▶ GIVEN PROBLEM
Only a number is expected: how many lines in the data below contain the word "scene".

▶ RECORDS SUPPLIED
******
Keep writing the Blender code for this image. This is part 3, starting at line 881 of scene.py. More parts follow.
******
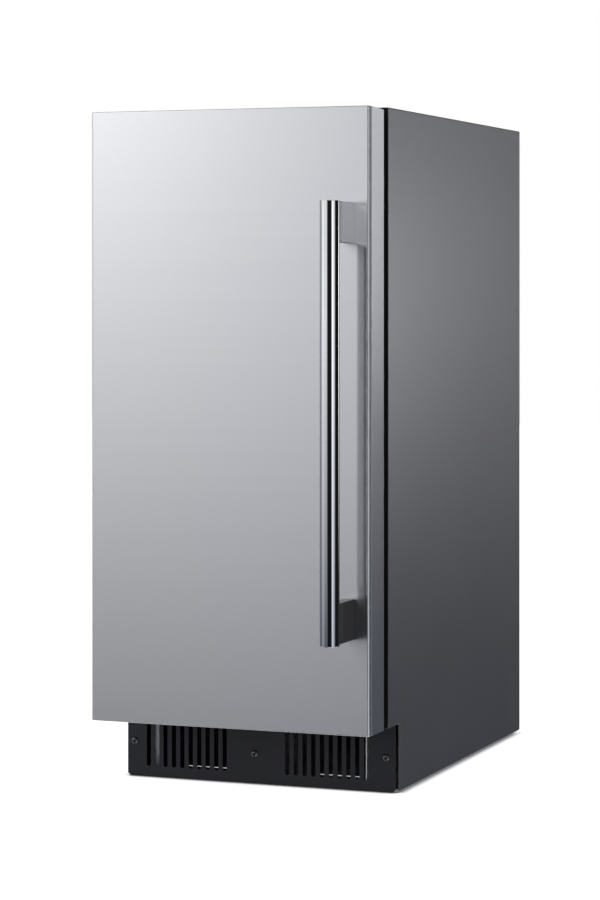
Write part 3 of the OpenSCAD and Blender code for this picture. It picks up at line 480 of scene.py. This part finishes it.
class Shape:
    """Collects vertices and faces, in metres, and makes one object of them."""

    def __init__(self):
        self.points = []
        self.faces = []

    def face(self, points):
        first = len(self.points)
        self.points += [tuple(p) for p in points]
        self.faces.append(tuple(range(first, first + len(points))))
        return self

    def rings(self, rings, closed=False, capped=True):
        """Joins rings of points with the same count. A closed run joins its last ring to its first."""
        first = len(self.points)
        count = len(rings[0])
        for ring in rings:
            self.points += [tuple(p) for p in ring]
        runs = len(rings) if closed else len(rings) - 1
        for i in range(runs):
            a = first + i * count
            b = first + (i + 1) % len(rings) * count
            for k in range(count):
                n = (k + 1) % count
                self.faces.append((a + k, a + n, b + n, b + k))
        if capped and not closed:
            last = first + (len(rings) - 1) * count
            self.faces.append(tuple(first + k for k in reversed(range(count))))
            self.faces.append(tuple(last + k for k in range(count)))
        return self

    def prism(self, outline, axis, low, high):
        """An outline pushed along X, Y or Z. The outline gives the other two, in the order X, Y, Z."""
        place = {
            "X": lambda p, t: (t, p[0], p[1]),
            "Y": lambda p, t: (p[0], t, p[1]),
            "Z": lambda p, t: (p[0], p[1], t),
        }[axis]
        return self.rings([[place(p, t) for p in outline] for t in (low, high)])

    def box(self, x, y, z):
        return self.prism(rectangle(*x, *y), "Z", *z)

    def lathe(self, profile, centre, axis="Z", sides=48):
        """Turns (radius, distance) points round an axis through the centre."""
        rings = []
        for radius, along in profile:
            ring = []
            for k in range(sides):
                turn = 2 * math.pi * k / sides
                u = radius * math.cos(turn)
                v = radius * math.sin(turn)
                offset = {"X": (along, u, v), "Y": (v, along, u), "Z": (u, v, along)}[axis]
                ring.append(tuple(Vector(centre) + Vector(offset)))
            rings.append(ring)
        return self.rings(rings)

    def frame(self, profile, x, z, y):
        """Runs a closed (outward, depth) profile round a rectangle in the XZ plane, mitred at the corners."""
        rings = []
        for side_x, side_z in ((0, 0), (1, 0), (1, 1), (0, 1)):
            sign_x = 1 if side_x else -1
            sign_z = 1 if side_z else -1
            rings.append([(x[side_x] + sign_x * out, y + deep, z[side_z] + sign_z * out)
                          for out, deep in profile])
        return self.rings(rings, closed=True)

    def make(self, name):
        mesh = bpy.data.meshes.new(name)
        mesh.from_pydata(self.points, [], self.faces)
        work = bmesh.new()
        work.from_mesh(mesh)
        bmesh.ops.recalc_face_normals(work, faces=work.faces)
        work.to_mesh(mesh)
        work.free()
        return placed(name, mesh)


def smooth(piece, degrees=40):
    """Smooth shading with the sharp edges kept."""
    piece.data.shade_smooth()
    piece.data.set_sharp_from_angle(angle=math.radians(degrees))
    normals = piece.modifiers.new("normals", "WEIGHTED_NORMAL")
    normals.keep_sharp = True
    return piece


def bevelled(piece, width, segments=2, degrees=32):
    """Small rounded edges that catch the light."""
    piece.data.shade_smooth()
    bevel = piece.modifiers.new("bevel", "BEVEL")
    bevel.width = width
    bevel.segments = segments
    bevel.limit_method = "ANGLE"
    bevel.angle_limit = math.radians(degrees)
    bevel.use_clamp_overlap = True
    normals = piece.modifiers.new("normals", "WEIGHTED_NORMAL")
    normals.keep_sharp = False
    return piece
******
▶ RESPONSE
2